Start of PROVIDED ENTRIES

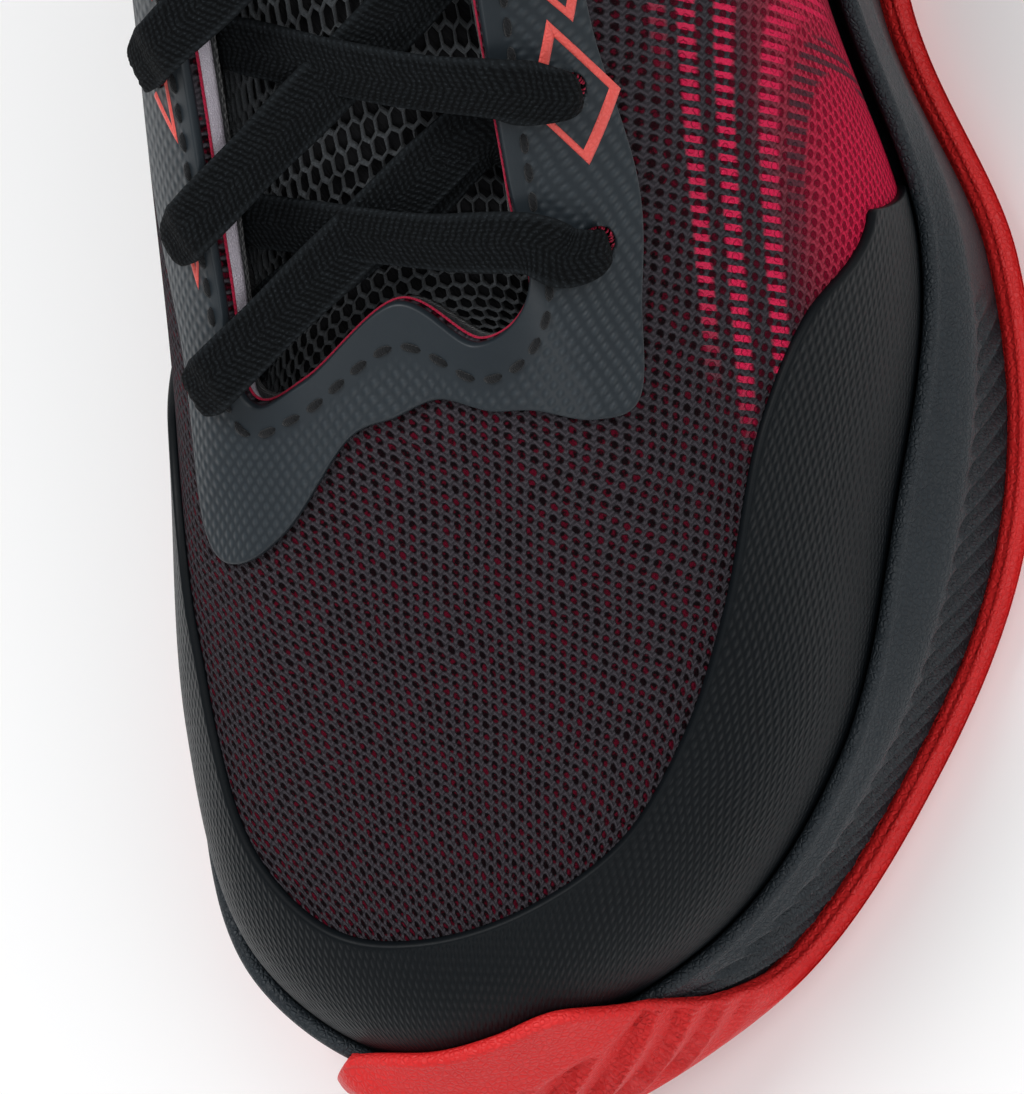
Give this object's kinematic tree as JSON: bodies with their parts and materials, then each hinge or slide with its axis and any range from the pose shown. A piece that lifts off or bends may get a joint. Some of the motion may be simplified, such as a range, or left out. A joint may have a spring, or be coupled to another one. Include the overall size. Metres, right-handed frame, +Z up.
{
  "type": "basketball high top",
  "caption": "Left high-top court shoe: knit upper with film overlays, cupped foam midsole, rubber outsole with toe wrap, padded collar, tongue and flat lace.",
  "frame": {"origin": "on the flat of the outsole, on the shoe's lengthwise reference line just behind the ball of the foot", "axes": "+Y towards the heel, +X to the lateral side, +Z up"},
  "size_m": [0.1176, 0.304, 0.1757],
  "materials": {
    "red_rubber": "fine pebbled coral red rubber",
    "foam_shell": "dark slate foam skin with fine leather grain",
    "shank": "plain moulded plate",
    "board": "non-woven lasting board",
    "sock_fabric": "brushed dark fabric",
    "knit": "dark grey yarn over crimson, open knit",
    "panel_fabric": "dark woven fabric",
    "film": "dark slate film with embossed diamond relief",
    "tpu": "satin moulded clip",
    "stiffener": "thermoformed sheet",
    "white_foam": "open-cell foam",
    "lining": "dark jersey",
    "spacer_mesh": "open hexagonal spacer mesh",
    "webbing": "crimson webbing",
    "lace": "flat black woven lace",
    "aglet": "clear-coated black tip"
  },
  "bodies": {
    "root": {"outsole": "red_rubber", "midsole": "foam_shell", "shank_plate": "shank", "strobel_board": "board", "sockliner": "sock_fabric", "knit_upper": "knit", "heel_panel": "panel_fabric", "toe_overlay": "film", "eyestay_overlay": "film", "heel_cup": "tpu", "toe_puff": "stiffener", "heel_counter": "stiffener", "throat_foam": "white_foam", "vamp_lining": "lining", "collar_padding": "white_foam", "collar_lining": "lining", "tongue_mesh": "spacer_mesh", "tongue_foam": "white_foam", "tongue_lining": "lining", "shoelace": "lace", "aglets": "aglet"},
    "tongue_top": {"tongue_top_mesh": "spacer_mesh", "tongue_top_foam": "white_foam", "tongue_top_lining": "lining"},
    "tongue_loop": {"tongue_pull_loop": "webbing"},
    "heel_loop": {"heel_pull_loop": "webbing"}
  },
  "joints": [
    {"name": "tongue_fold", "type": "hinge", "parent": "root", "child": "tongue_top", "pos_m": [-0.0005, 0.0366, 0.1434], "axis": [1, 0, 0], "range_deg": [0, 35]},
    {"name": "tongue_loop_flip", "type": "hinge", "parent": "tongue_top", "child": "tongue_loop", "pos_m": [0.0005, 0.0392, 0.1589], "axis": [1, 0, 0], "range_deg": [0, 50]},
    {"name": "heel_loop_flip", "type": "hinge", "parent": "root", "child": "heel_loop", "pos_m": [-0.002, 0.1327, 0.1315], "axis": [1, 0, 0], "range_deg": [-60, 0]}
  ]
}
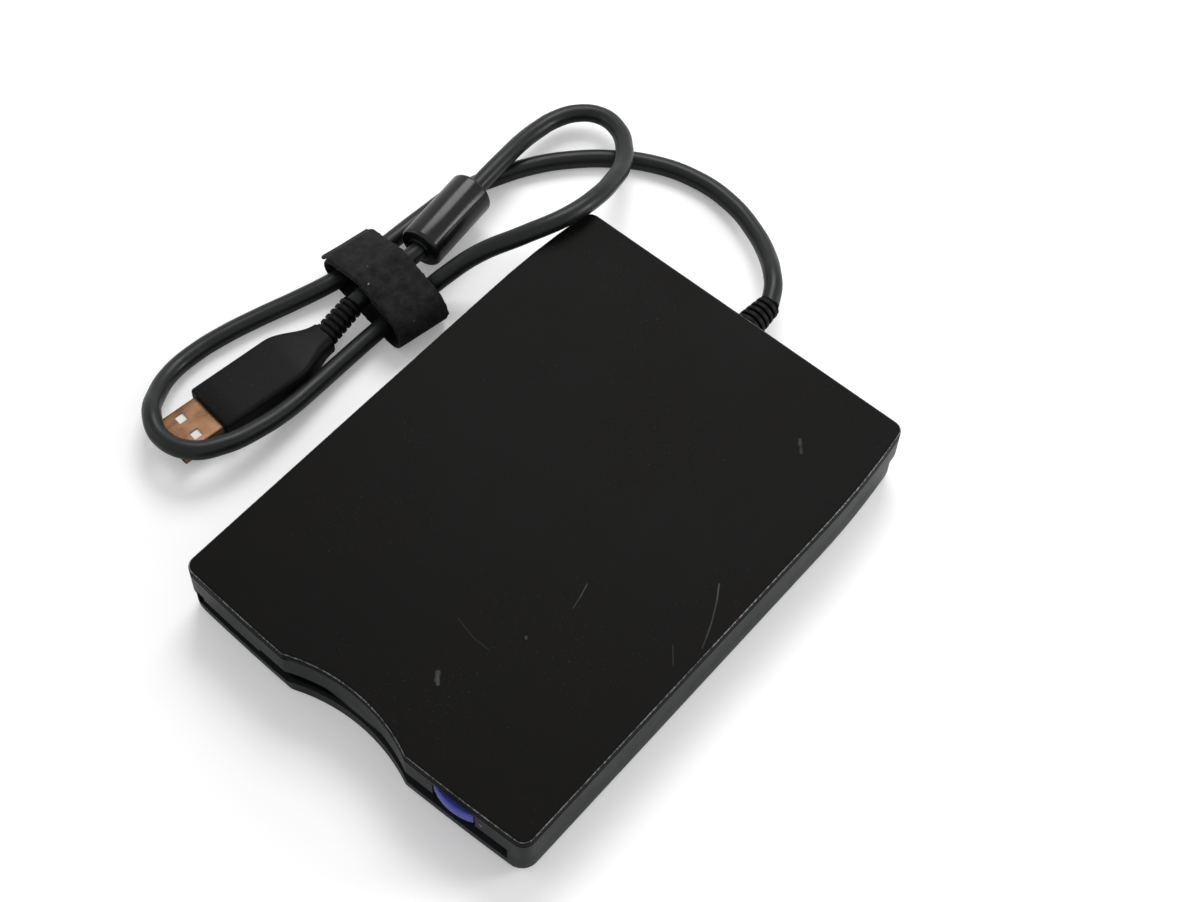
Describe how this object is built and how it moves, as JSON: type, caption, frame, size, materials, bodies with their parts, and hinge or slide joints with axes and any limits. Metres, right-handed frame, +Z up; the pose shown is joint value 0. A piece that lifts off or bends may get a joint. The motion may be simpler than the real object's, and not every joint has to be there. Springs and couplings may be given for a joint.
{
  "type": "external floppy drive",
  "caption": "Slim external 3.5 inch floppy drive with a fixed USB cable, ferrite core and cable strap.",
  "frame": {"origin": "centre of the drive's footprint on the table, without the cable", "axes": "+Z up, -Y towards the slot's side, +X to the right seen from the slot's side"},
  "size_m": [0.1544, 0.1795, 0.023],
  "materials": {
    "plate_black": "matte, fine grain",
    "case_grey": "matte",
    "case_lower_grey": "matte",
    "foot_rubber": "matte",
    "steel": "satin",
    "zinc_sheet": "satin",
    "flap_grey": "matte",
    "button_violet": "satin",
    "light_pipe": "gloss",
    "lamp": "gloss",
    "pale_plastic": "matte",
    "board_green": "gloss",
    "chip_black": "matte",
    "copper": "satin",
    "bronze": "satin",
    "magnet": "matte",
    "head_ceramic": "gloss",
    "flex_amber": "gloss",
    "cable_black": "satin",
    "ferrite_black": "gloss",
    "strap_black": "matte, fuzzy",
    "plug_black": "satin",
    "shell_metal": "bright",
    "tongue_white": "satin",
    "gold": "bright"
  },
  "bodies": {
    "housing": {"top_plate": "plate_black", "upper_case": "case_grey", "lower_case": "case_lower_grey", "rubber_feet": "foot_rubber", "case_screws": "steel", "flap_spring": "steel", "light_pipe": "light_pipe", "status_lamp": "lamp", "chassis": "zinc_sheet", "mech_cover": "zinc_sheet", "eject_springs": "steel", "motor_board": "board_green", "stator_coils": "copper", "spindle_bearing": "bronze", "stepper_motor": "steel", "screw_bearing": "pale_plastic", "guide_rod": "steel", "rod_clamps": "zinc_sheet", "main_board": "board_green", "board_chips": "chip_black", "switch_board": "board_green", "sensor_switches": "chip_black", "track_sensor": "chip_black", "head_flex": "flex_amber", "usb_board": "board_green", "usb_chips": "chip_black", "cable_connector": "pale_plastic", "cable_tail": "cable_black", "mech_screws": "steel", "board_screws": "steel", "cable_gland": "cable_black", "cord_main": "cable_black", "ferrite_core": "ferrite_black", "cable_strap": "strap_black", "cord_plug_end": "cable_black", "plug_relief": "plug_black", "plug_body": "plug_black", "usb_shell": "shell_metal", "usb_tongue": "tongue_white", "usb_contacts": "gold"},
    "eject_button": {"eject_button": "button_violet", "eject_slide": "zinc_sheet"},
    "carrier": {"disk_carrier": "zinc_sheet", "shutter_spring": "steel"},
    "shutter_lever": {"shutter_lever": "pale_plastic"},
    "spindle": {"spindle_rotor": "zinc_sheet", "rotor_magnet": "magnet", "drive_pin": "steel"},
    "lead_screw": {"lead_screw": "steel"},
    "carriage": {"head_carriage": "pale_plastic", "lower_head": "head_ceramic", "arm_spring": "steel"},
    "head_arm": {"head_arm": "zinc_sheet", "upper_head": "head_ceramic"},
    "dust_flap": {"dust_flap": "flap_grey"},
    "write_protect_plunger": {"write_protect_plunger": "pale_plastic"},
    "density_plunger": {"density_plunger": "pale_plastic"},
    "disk_in_plunger": {"disk_in_plunger": "pale_plastic"}
  },
  "joints": [
    {"name": "eject_press", "type": "slide", "parent": "housing", "child": "eject_button", "axis": [0, -1, 0], "range_m": [0, 0.0045]},
    {"name": "carrier_drop", "type": "slide", "parent": "housing", "child": "carrier", "axis": [0, 0, -1], "range_m": [0, 0.0013]},
    {"name": "shutter_swing", "type": "hinge", "parent": "carrier", "child": "shutter_lever", "pos_m": [-0.038, 0.01201, 0.0098], "axis": [0, 0, 1], "range_deg": [0, 46], "stiffness_Nm_per_rad": 0.0004},
    {"name": "spindle_spin", "type": "hinge", "parent": "housing", "child": "spindle", "pos_m": [0, -0.01199, 0.002], "axis": [0, 0, 1], "continuous": true},
    {"name": "head_step", "type": "slide", "parent": "housing", "child": "carriage", "axis": [0, -1, 0], "range_m": [0, 0.0148], "deforming": ["head_flex"]},
    {"name": "screw_turn", "type": "hinge", "parent": "housing", "child": "lead_screw", "pos_m": [0.0165, 0.03431, 0.0075], "axis": [0, 1, 0], "range_deg": [0, 1776]},
    {"name": "arm_load", "type": "hinge", "parent": "carriage", "child": "head_arm", "pos_m": [0, 0.05501, 0.01105], "axis": [1, 0, 0], "range_deg": [0, 6]},
    {"name": "flap_swing", "type": "hinge", "parent": "housing", "child": "dust_flap", "pos_m": [0, -0.06343, 0.0102], "axis": [1, 0, 0], "range_deg": [0, 80], "stiffness_Nm_per_rad": 0.0002},
    {"name": "write_protect_press", "type": "slide", "parent": "housing", "child": "write_protect_plunger", "axis": [0, 0, -1], "range_m": [0, 0.0006], "stiffness_N_per_m": 100},
    {"name": "density_press", "type": "slide", "parent": "housing", "child": "density_plunger", "axis": [0, 0, -1], "range_m": [0, 0.0006], "stiffness_N_per_m": 100},
    {"name": "disk_in_press", "type": "slide", "parent": "housing", "child": "disk_in_plunger", "axis": [0, 0, -1], "range_m": [0, 0.0006], "stiffness_N_per_m": 100}
  ],
  "couplings": [
    {"joint": "carrier_drop", "follows": "eject_press", "ratio": 0.28889},
    {"joint": "arm_load", "follows": "eject_press", "rad_per_m": 23.269},
    {"joint": "screw_turn", "follows": "head_step", "rad_per_m": 2094.4}
  ]
}
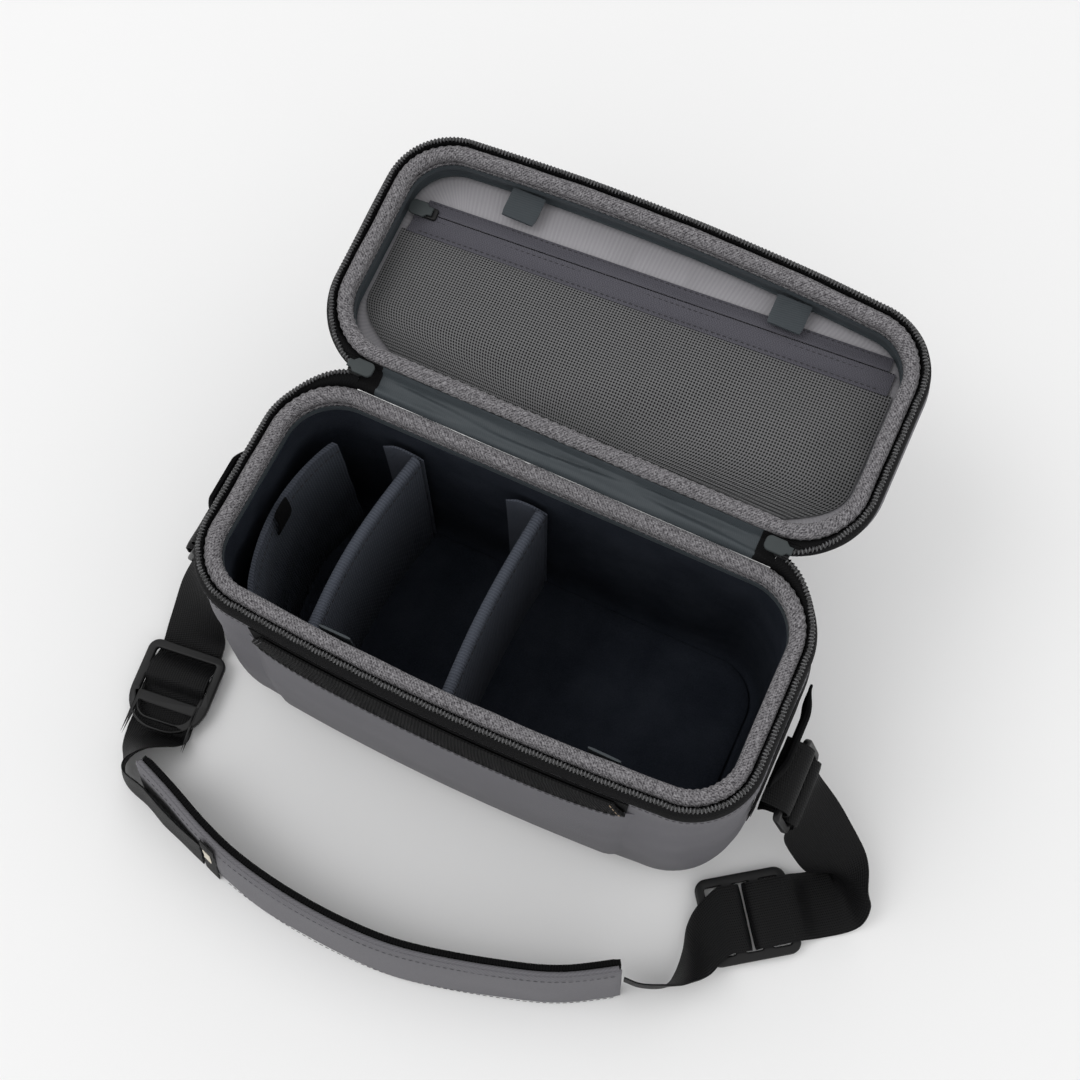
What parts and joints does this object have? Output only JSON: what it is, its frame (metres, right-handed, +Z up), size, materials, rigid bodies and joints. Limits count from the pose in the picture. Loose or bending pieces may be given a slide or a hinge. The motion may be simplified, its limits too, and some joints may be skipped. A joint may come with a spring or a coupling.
{
  "type": "shoulder camera bag",
  "caption": "Shoulder camera bag with a moulded grey shell, a zipped padded lid lying open, divided padded inside, front slip pocket and a webbing strap with a shoulder pad.",
  "frame": {"origin": "middle of the base, on the surface the bag stands on", "axes": "+X along the bag's length, +Y from the front pocket to the lid's hinge, +Z up"},
  "size_m": [0.4549, 0.4218, 0.197],
  "materials": {
    "shell_fabric": "matte woven laminate over foam",
    "heather_twill": "heather twill over a padded rim",
    "black_tape": "black woven tape and cloth",
    "zip_coil": "black helical zip coil",
    "webbing": "black flat webbing",
    "slate_nylon": "slate woven nylon",
    "dark_lining": "brushed dark lining over foam",
    "ribbed_lining": "fine-ribbed charcoal cloth over a padded board",
    "light_twill": "light grey twill",
    "pocket_zip_tape": "grey zip tape",
    "mesh_cloth": "open grey mesh",
    "black_plastic": "black moulded plastic, satin",
    "pull_rubber": "dark grey rubbery moulding"
  },
  "bodies": {
    "bag": {"body_shell": "shell_fabric", "front_pocket_panel": "shell_fabric", "pad_cover": "shell_fabric", "body_collar": "heather_twill", "body_zip_tape": "black_tape", "front_pocket_facing": "black_tape", "back_panel": "black_tape", "side_panel_left": "black_tape", "side_panel_right": "black_tape", "grab_handle_left": "black_tape", "grab_handle_right": "black_tape", "organiser_tab": "black_tape", "hinge_gusset_left": "black_tape", "hinge_gusset_right": "black_tape", "pad_mesh": "black_tape", "body_zip_coil": "zip_coil", "front_pocket_band": "webbing", "anchor_tab_left": "webbing", "anchor_tab_right": "webbing", "strap_left_upper": "webbing", "strap_left_lower": "webbing", "strap_right_lower": "webbing", "strap_right_upper": "webbing", "pad_tab": "webbing", "front_wall_tab_left": "slate_nylon", "front_wall_tab_right": "slate_nylon", "hinge_fabric": "slate_nylon", "body_liner": "dark_lining", "base_pad": "dark_lining", "organiser_pocket": "ribbed_lining", "strap_ring_left": "black_plastic", "strap_ring_right": "black_plastic", "zip_slider_left": "black_plastic", "zip_slider_right": "black_plastic", "buckle_left": "black_plastic", "buckle_right": "black_plastic"},
    "lid": {"lid_shell": "shell_fabric", "lid_lining": "slate_nylon", "lid_panel": "light_twill", "lid_collar": "heather_twill", "lid_zip_tape": "black_tape", "lid_zip_coil": "zip_coil", "pocket_zip_tape_upper": "pocket_zip_tape", "pocket_zip_tape_lower": "pocket_zip_tape", "pocket_zip_coil": "zip_coil", "mesh_pocket": "mesh_cloth"},
    "pocket_slider": {"pocket_slider": "black_plastic"},
    "pocket_pull": {"pocket_pull": "pull_rubber"},
    "lid_tab_left": {"lid_tab_left": "slate_nylon"},
    "lid_tab_right": {"lid_tab_right": "slate_nylon"},
    "zip_pull_left": {"zip_pull_left": "pull_rubber"},
    "zip_pull_right": {"zip_pull_right": "pull_rubber"},
    "divider_left": {"divider_left": "ribbed_lining", "divider_left_flap_front": "black_tape", "divider_left_flap_rear": "black_tape"},
    "divider_right": {"divider_right": "ribbed_lining", "divider_right_flap_front": "black_tape", "divider_right_flap_rear": "black_tape"}
  },
  "joints": [
    {"name": "lid_hinge", "type": "hinge", "parent": "bag", "child": "lid", "pos_m": [0, 0.0763, 0.17], "axis": [1, 0, 0], "range_deg": [0, 172], "deforming": ["hinge_fabric", "hinge_gusset_left", "hinge_gusset_right"]},
    {"name": "zip_pull_left_swing", "type": "hinge", "parent": "bag", "child": "zip_pull_left", "pos_m": [-0.1275, 0.0768, 0.17365], "axis": [0, -1, 0], "range_deg": [0, 170]},
    {"name": "zip_pull_right_swing", "type": "hinge", "parent": "bag", "child": "zip_pull_right", "pos_m": [0.1275, 0.0768, 0.17365], "axis": [0, 1, 0], "range_deg": [0, 170]},
    {"name": "divider_left_slide", "type": "slide", "parent": "bag", "child": "divider_left", "axis": [1, 0, 0], "range_m": [-0.006, 0.02]},
    {"name": "divider_right_slide", "type": "slide", "parent": "bag", "child": "divider_right", "axis": [1, 0, 0], "range_m": [-0.02, 0.04]},
    {"name": "pocket_zip_travel", "type": "slide", "parent": "lid", "child": "pocket_slider", "axis": [0.9983, 0.057, 0.008], "range_m": [0, 0.254]},
    {"name": "pocket_pull_swing", "type": "hinge", "parent": "pocket_slider", "child": "pocket_pull", "pos_m": [-0.13078, 0.18115, 0.16949], "axis": [-0.0576, 0.9886, 0.1389], "range_deg": [0, 150]},
    {"name": "lid_tab_left_flip", "type": "hinge", "parent": "lid", "child": "lid_tab_left", "pos_m": [-0.084, 0.21133, 0.17565], "axis": [-1, 0, 0], "range_deg": [0, 50]},
    {"name": "lid_tab_right_flip", "type": "hinge", "parent": "lid", "child": "lid_tab_right", "pos_m": [0.075, 0.21133, 0.17565], "axis": [-1, 0, 0], "range_deg": [0, 50]}
  ]
}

End of PROVIDED ENTRIES

▸ **CHALLENGE**
Where a line of the entries contains the word "their", copy that line.

▸ **FINAL ANSWER**
Give this object's kinematic tree as JSON: bodies with their parts and materials, then each hinge or slide with its axis and any range from the pose shown. A piece that lifts off or bends may get a joint. Some of the motion may be simplified, such as a range, or left out. A joint may have a spring, or be coupled to another one. Include the overall size. Metres, right-handed frame, +Z up.
Describe how this object is built and how it moves, as JSON: type, caption, frame, size, materials, bodies with their parts, and hinge or slide joints with axes and any limits. Metres, right-handed frame, +Z up; the pose shown is joint value 0. A piece that lifts off or bends may get a joint. The motion may be simpler than the real object's, and not every joint has to be there. Springs and couplings may be given for a joint.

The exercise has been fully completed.